Report: Violations of ICE Detention Standards in Illinois
The Department of Homeland Security Inspector General (OIG) conducted an unannounced, remote inspection of Pulaski County Detention Center in Illinois, which houses detained immigrants, and identified violations of Immigration and Customs Enforcement detention standards that threatened the health, safety, and rights of detained individuals. The OIG found that the facility did not consistently enforce precautions like mask-wearing and social distancing, which likely contributed to Covid-19 transmission in the facility. Routine dental services at the facility were backlogged because of the pandemic, and as a result, five immigrants requiring annual dental services had to wait to receive dental screenings.
- Identity Theft in the Economic Injury Disaster Loan Program: The Small Business Administration Inspector General issued a report evaluating SBA’s handling of identity theft complaints in the Economic Injury Disaster Loan program. At the time of the review, SBA had not provided status updates to those reporting identity theft, even though some complainants had contacted SBA multiple times.

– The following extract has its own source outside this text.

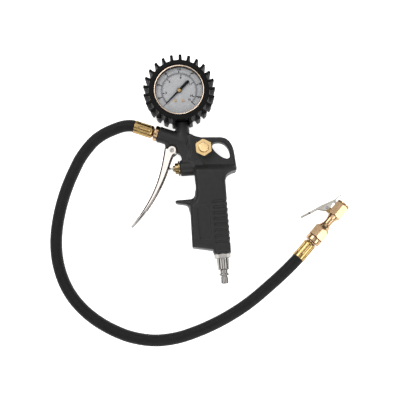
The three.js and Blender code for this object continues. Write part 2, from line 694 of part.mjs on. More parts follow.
const plateOutline = outline([[-9, -16], [9, -16], [14.5, -8], [14.5, 3], [5, 8], [-9, 8]]);
const arborHole = (x, y) => moved(rod(arborR + 0.15, 10, 25, COARSE), x, y);
const postSpots = [[-7, 6], [-7, -13.5], [12.8, -0.5]];
const plateHoles = () => [arborHole(0, 0), arborHole(...sectorPivot)];
const mountSpots = [[-3, -13.8], [3, -13.8]];
const screwClearance = mountSpots.map(([x, y]) => moved(rod(1.1, 10, 20, COARSE), x, y));
const lowerPlate = carve([plate(plateOutline, PLATE.low, PLATE.high)], [...plateHoles(), ...screwClearance]);
addTo(gauge, 'movement_plate_lower', lowerPlate, 'brass');
const upperPlate = carve([plate(plateOutline, PLATE.topLow, PLATE.topHigh)], plateHoles());
addTo(gauge, 'movement_plate_upper', upperPlate, 'brass');
postSpots.forEach(([x, y], i) => {
  const post = moved(rod(1.1, PLATE.high + GAP, PLATE.topLow - GAP, COARSE), x, y);
  addTo(gauge, `movement_post_${i + 1}`, post, 'brass');
});
mountSpots.forEach(([x, y], i) => {
  const screw = turned([
    [9.5, 0], [9.5, 0.8], [PLATE.high + GAP, 0.8], [PLATE.high + GAP, 1.6], [15, 1.6], [15, 0],
  ], COARSE);
  addTo(gauge, `movement_screw_${i + 1}`, moved(screw, x, y), 'steel');
});

function hairspringShape() {
  const turns = 3.5;
  const stepsPerTurn = 16;
  const inner = 1.6;
  const growth = 1.2;
  const half = 0.12;
  const count = turns * stepsPerTurn;
  const edgePoints = (offset) => Array.from({ length: count + 1 }, (unused, i) => {
    const angle = (2 * Math.PI * i) / stepsPerTurn;
    const radius = inner + (growth * i) / stepsPerTurn + offset;
    return [radius * Math.cos(angle), radius * Math.sin(angle)];
  });
  return outline([...edgePoints(half), ...edgePoints(-half).reverse()]);
}

addTo(gauge, 'hairspring', plate(hairspringShape(), 19.3, 20.1), 'steel');

function needleShape() {
  const shape = new THREE.Shape();
  const tail = 14.6;
  const tip = 19.5;
  shape.moveTo(tip, -0.15);
  shape.lineTo(tip, 0.15);
  shape.lineTo(2.6, 0.6);
  shape.absarc(0, 0, 2.67, radians(13), radians(157), false);
  shape.lineTo(-tail + 1.5, 1.55);
  shape.absarc(-tail + 1.5, 0, 1.55, radians(90), radians(270), false);
  shape.lineTo(-2.46, -1.04);
  shape.absarc(0, 0, 2.67, radians(203), radians(347), false);
  shape.closePath();
  return shape;
}

const zeroAngle = 225 + DIAL_TURN;
const needle = carve([plate(needleShape(), 28.4, 28.9, 6)], [rod(arborR + GAP, 28, 29.5, COARSE)]);
addTo(gauge, 'gauge_needle', needle.rotateZ(radians(zeroAngle)), 'black');
addTo(gauge, 'needle_hub', turned([[29.2, 0], [29.2, 2.1], [29.6, 2.1], [29.9, 1.7], [29.9, 0]]), 'brass');

// ---- Gauge: pressure side --------------------------------------------------------------------

function gaugeSocket() {
  const blockTop = PLATE.low - GAP;
  const shape = box([-5, -24.6, 5.5], [5, -11.6, blockTop]);
  const shoulder = box([-5, -24.6, 5.5], [5, -17, MID_Z + 5]);
  const stemRod = alongY(rod(4.9, -31, -18)).translate(0, 0, MID_Z);
  const hex = alongY(hexBar(12, -31.6, -26.6, 0.5)).translate(0, 0, MID_Z);
  const thread = alongY(rod(4.9, -43.5, -31)).translate(0, 0, MID_Z);
  const bore = alongY(rod(1.6, -45, -20, COARSE)).translate(0, 0, MID_Z);
  const screwHoles = mountSpots.map(([x, y]) => moved(rod(1.1, 8, 14, COARSE), x, y));
  return carve([shape, shoulder, stemRod, hex, thread], [bore, ...screwHoles]);
}

addTo(gauge, 'gauge_socket', gaugeSocket(), 'brass');

class TubeArc extends THREE.Curve {
  getPoint(t) {
    const angle = radians(TUBE.start - TUBE.sweep * t);
    const middle = (TUBE.low + TUBE.high) / 2;
    return new THREE.Vector3(TUBE.r * Math.cos(angle), TUBE.r * Math.sin(angle), middle);
  }
}

function bourdonTube() {
  const section = new THREE.Shape();
  section.absellipse(0, 0, (TUBE.high - TUBE.low) / 2, TUBE.half, 0, 2 * Math.PI, false, 0);
  const options = { extrudePath: new TubeArc(), steps: 36, bevelEnabled: false, curveSegments: 5 };
  return new THREE.ExtrudeGeometry(section, options);
}

addTo(gauge, 'bourdon_tube', bourdonTube(), 'brass');
const tipAngle = radians(TUBE.start - TUBE.sweep - 5);
const tubeTip = box([-1.4, -1.2, TUBE.low], [1.4, 1.2, GEAR_HIGH]).rotateZ(tipAngle);
addTo(gauge, 'tube_tip', moved(tubeTip, TUBE.r * Math.cos(tipAngle), TUBE.r * Math.sin(tipAngle)), 'brass');

// ---- Hose and fittings -----------------------------------------------------------------------

function ferrule() {
  const shell = turned([
    [0, 3.5], [0, 5], [1.6, 6.4], [3, 6.8], [FERRULE_LENGTH + 1.5, 6.8],
    [FERRULE_LENGTH + 1.5, 6.6], [FERRULE_LENGTH, 6.6], [FERRULE_LENGTH, 3.5],
  ]);
  const flutes = [];
  const fluteCount = 8;
  for (let i = 0; i < fluteCount; i += 1) {
    const flute = moved(rod(1.5, 3.4, FERRULE_LENGTH - 3.6, 8), 7.6, 0);
    flutes.push(flute.rotateZ((2 * Math.PI * (i + 0.5)) / fluteCount));
  }
  return alongX(carve([shell], flutes));
}

const nearEnd = subassembly(NOSE.x, NOSE.y, MID_Z, NOSE.turn);
const nearFitting = turned([
  [-11, 2], [-11, 6.1], [GAP, 6.2], [GAP, 7.6], [0.8, 8.1], [4.2, 8.1], [4.7, 7.6], [4.7, 4.6],
  [NEAR_FERRULE_START - 0.1, 4.2], [NEAR_FERRULE_START - 0.1, 3.2], [24, 3.2], [24, 2],
]);
addTo(nearEnd, 'hose_fitting_gun', alongX(nearFitting), 'brass');
const nearFerrule = ferrule().translate(NEAR_FERRULE_START, 0, 0);
addTo(nearEnd, 'ferrule_gun', nearFerrule, 'brass');

const route = new THREE.CatmullRomCurve3(HOSE_ROUTE.map((point) => new THREE.Vector3(...point)));
addTo(inflator, 'hose', sweep(roundSection(HOSE_R, HOSE_SIDES), route, HOSE_STEPS), 'hose');

const farEnd = subassembly(CHUCK.x, CHUCK.y, CHUCK.z, CHUCK.turn);
const farFerrule = ferrule().rotateZ(Math.PI).translate(FERRULE_LENGTH + 0.9, 0, 0);
addTo(farEnd, 'ferrule_chuck', farFerrule, 'brass');
const farFitting = turned([
  [1.5, 2], [1.5, 3.2], [20.4, 3.2], [20.4, 3.8], [21.4, 3.8], [21.5, 7.6], [22.2, 8.15], [26.6, 8.15],
  [27.3, 7.6], [27.3, 4.8], [36, 4.7], [36, 2],
]);
addTo(farEnd, 'hose_fitting_chuck', alongX(farFitting), 'brass');

// ---- Chuck -----------------------------------------------------------------------------------

const CLIP_PIVOT = { s: 59.3, t: 10.8 };
const HEX_UP = Math.PI / 2;
const chuckStart = 27.6;
const headStart = 58;
const headEnd = 72.4;

function chuckBody() {
  const waist = turned([
    [38, 0], [38, 7.4], [39.6, 7.6], [42.5, 5.6], [46, 4.2], [50, 4], [53.5, 4.5], [56.4, 5.8],
    [headStart + 0.6, 6.8], [headStart + 0.6, 0],
  ]);
  const lug = box([55.8, 5.2, -1.5], [62.2, 12.8, 1.5]);
  const pieces = [
    alongX(hexBar(16, chuckStart, 39.4, 0.5).rotateZ(HEX_UP)),
    alongX(waist),
    alongX(hexBar(14, headStart, headEnd, 0.5).rotateZ(HEX_UP)),
    lug,
  ];
  const tools = [
    alongX(rod(5, chuckStart - 1, 37)),
    alongX(rod(1.8, 36, 66, COARSE)),
    alongX(rod(5, 64, headEnd + 1)),
    box([67.4, 3, -2.8], [72, 9, 2.8]),
    moved(rod(1.1, -3, 3, COARSE), CLIP_PIVOT.s, CLIP_PIVOT.t),
  ];
  return carve(pieces, tools);
}

addTo(farEnd, 'chuck_body', chuckBody(), 'brass');
const cap = turned([
  [headEnd + GAP, 4], [headEnd + GAP, 6.8], [73.2, 7.1], [74, 7.1], [74.5, 6.6], [74.5, 4],
]);
addTo(farEnd, 'chuck_cap', alongX(cap), 'brass');
addTo(farEnd, 'chuck_seal', alongX(ring(4.6, 2, 64.4, 66.8)), 'seal');
const depressor = turned([
  [60, 0], [60, 1.4], [64.4, 1.4], [64.4, 0.9], [69, 0.9], [69.4, 0.5], [69.4, 0],
], COARSE);
addTo(farEnd, 'depressor_pin', alongX(depressor), 'brass');

const CLIP_HALF = 3.4;
const CLIP_SHEET = 0.7;
const RIM_HALF = 2.2;

function clipSheet() {
  const shape = outline([
    [33.9, 25.3], [42.4, 21.8], [57.4, 16], [72.2, 8.8], [74.2, 9.2], [79.2, 7.8],
    [79.4, 8.6], [74.6, 10.1], [72.6, 9.9], [57.6, 17], [42.6, 22.8], [34.1, 26.2],
  ]);
  return plate(shape, -CLIP_HALF, CLIP_HALF);
}

function chuckClip() {
  const cheekShape = outline([
    [50, 18.8], [56.4, 9.6], [58.4, 8.4], [61.4, 8.6], [66.5, 9.4], [72, 8.8],
    [72.4, 9.6], [57.6, 16.8],
  ]);
  const rimShape = outline([
    [34.1, 26.2], [33.4, 24.1], [42, 20.5], [57.4, 14.5], [57.6, 17], [42.6, 22.8],
  ]);
  const tooth = outline([[68.6, 4.4], [70.6, 4.4], [71, 10.2], [68.6, 11.2]]);
  const inner = CLIP_HALF - CLIP_SHEET;
  const pieces = [
    clipSheet(),
    plate(rimShape, RIM_HALF - CLIP_SHEET, RIM_HALF),
    plate(rimShape, -RIM_HALF, CLIP_SHEET - RIM_HALF),
    plate(cheekShape, inner, CLIP_HALF),
    plate(cheekShape, -CLIP_HALF, -inner),
    plate(tooth, -2.2, 2.2),
  ];
  const tools = [
    moved(rod(1.3, -5, 5, COARSE), CLIP_PIVOT.s, CLIP_PIVOT.t),
    box([30, 20, RIM_HALF], [43, 30, CLIP_HALF + 1]),
    box([30, 20, -CLIP_HALF - 1], [43, 30, -RIM_HALF]),
  ];
  return carve(pieces, tools);
}

addTo(farEnd, 'chuck_clip', chuckClip(), 'steel');
const clipPin = turned([
  [-4.2, 0], [-4.2, 1.5], [-3.7, 1.5], [-3.7, 0.8], [3.7, 0.8], [3.7, 1.5], [4.2, 1.5], [4.2, 0],
], COARSE);
addTo(farEnd, 'clip_pin', moved(clipPin, CLIP_PIVOT.s, CLIP_PIVOT.t), 'steel');
const clipCoil = moved(coil(1.4, 0.2, 1.7, 2.6, 1.5), CLIP_PIVOT.s, CLIP_PIVOT.t);
addTo(farEnd, 'clip_spring', clipCoil, 'steel');

export default inflator;
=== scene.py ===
"""Looks of a tyre inflator gun: casting, trigger, dial gauge in its boot, hose and clip-on chuck.

Shapes are worked out in millimetres in the CAD frame and turned into metres when a mesh is made.
"""

import math

import bmesh
import bpy
import numpy as np
from mathutils import Matrix, Vector


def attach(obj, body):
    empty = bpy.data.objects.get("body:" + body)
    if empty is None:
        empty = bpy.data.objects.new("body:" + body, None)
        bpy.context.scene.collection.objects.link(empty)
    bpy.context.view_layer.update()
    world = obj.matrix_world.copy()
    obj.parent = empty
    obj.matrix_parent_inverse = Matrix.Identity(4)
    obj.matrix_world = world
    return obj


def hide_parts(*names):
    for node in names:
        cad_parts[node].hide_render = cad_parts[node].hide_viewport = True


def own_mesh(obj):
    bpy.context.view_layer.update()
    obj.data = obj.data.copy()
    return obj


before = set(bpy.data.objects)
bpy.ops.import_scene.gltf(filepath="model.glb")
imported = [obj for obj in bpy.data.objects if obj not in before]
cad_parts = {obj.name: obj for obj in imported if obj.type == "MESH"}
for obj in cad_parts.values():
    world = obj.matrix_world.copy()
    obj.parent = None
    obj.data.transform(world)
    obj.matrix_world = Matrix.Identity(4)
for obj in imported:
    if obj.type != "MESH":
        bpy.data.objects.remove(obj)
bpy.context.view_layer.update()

MM = 0.001
MID_Z = 14
PIVOT = (-8.75, 22.1)
GAUGE = (3.8, 83.6)
DIAL_TURN = -3.6
BLEED = (24.5, 20.8)
VALVE_Y = 3.1
INLET = (35.3, -90.3)
NOSE = (-21.4, 41.3)
NOSE_TURN = 157.5
CHUCK = (114.5, -100, 9.4)
CHUCK_TURN = 44.7
HOSE_R = 6.3
HOSE_ROUTE = [
    (-45.4, 51.25, 14), (-48.6, 52.55, 14), (-57, 53.2, 12.8), (-68, 51.2, 10.2), (-79.5, 47.3, 8.2),
    (-90, 41.2, 6.9), (-99.8, 31.7, 6.5), (-107.4, 22, 6.5), (-114, 10.6, 6.5), (-120.1, -1.1, 6.5),
    (-125.5, -13.4, 6.5), (-130, -25.8, 6.5), (-133.6, -38.3, 6.5), (-136.3, -50.8, 6.5),
    (-137.9, -64, 6.5), (-137.9, -78.5, 6.5), (-135.8, -93.4, 6.5), (-131.5, -108, 6.5),
    (-124.7, -122, 6.5), (-115, -135.2, 6.5), (-102.5, -147.4, 6.5), (-87, -158.4, 6.5),
    (-67, -168.3, 6.5), (-43, -174, 6.5), (-19, -173.3, 6.5), (4, -167.8, 6.5), (25, -160.3, 6.5),
    (44, -151.5, 6.5), (62, -141, 6.6), (81.4, -127.2, 7.2), (98.5, -114.1, 8.6),
    (111.6, -102.9, 9.4), (114.2, -100.3, 9.4),
]

# ---- Camera ----

CAMERA_AIM = Vector((16.5, -32.0, 14.0)) * MM
CAMERA_DISTANCE = 1.15
CAMERA_ELEVATION = math.radians(83)
CAMERA_ROLL = math.radians(4.6)
VIEW_WIDTH = 0.42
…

- EPA Handling of CARES Act Appropriations: The Environmental Protection Agency Inspector General documented and assessed the internal controls that the EPA implemented to mitigate risks of fraud, waste, abuse, and mismanagement over CARES Act appropriations. The report noted that the EPA Office of the Chief Financial Officer did not conduct an agency-wide risk assessment of CARES Act funding, thus increasing the risk of fraud and waste, and did not comply with CARES Act reporting requirements.
- Federal Reserve Lending Programs: The House Select Subcommittee on the Coronavirus Crisis wrote to Federal Reserve Chairman Jerome Powell seeking documents related to the Fed’s implementation of the Main Street Lending Program and the Municipal Liquidity Facility. The subcommittee is investigating whether these programs reduce unemployment and is seeking information about any additional steps the Fed is taking to improve the country’s economic recovery.
- Covid-19 Outbreaks in Correctional Facilities: Nine senators wrote to HHS Secretary Xavier Becerra asking him to use new funding authorized in the American Rescue Plan Act to help manage coronavirus outbreaks in federal, state, and local correctional facilities. The senators asked HHS to provide weekly Covid-19 testing for incarcerated individuals and correctional staff; to expand vaccine access to these populations; and to require federal, state, and local correctional facilities to collect and publicize detailed demographic data on testing and vaccinations.
- Funding for Schools: Five Senate Democrats urged Senate Majority Leader Chuck Schumer and Senate Minority Leader Mitch McConnell to include additional long-term funding for elementary and secondary schools in the next Covid-19 relief package.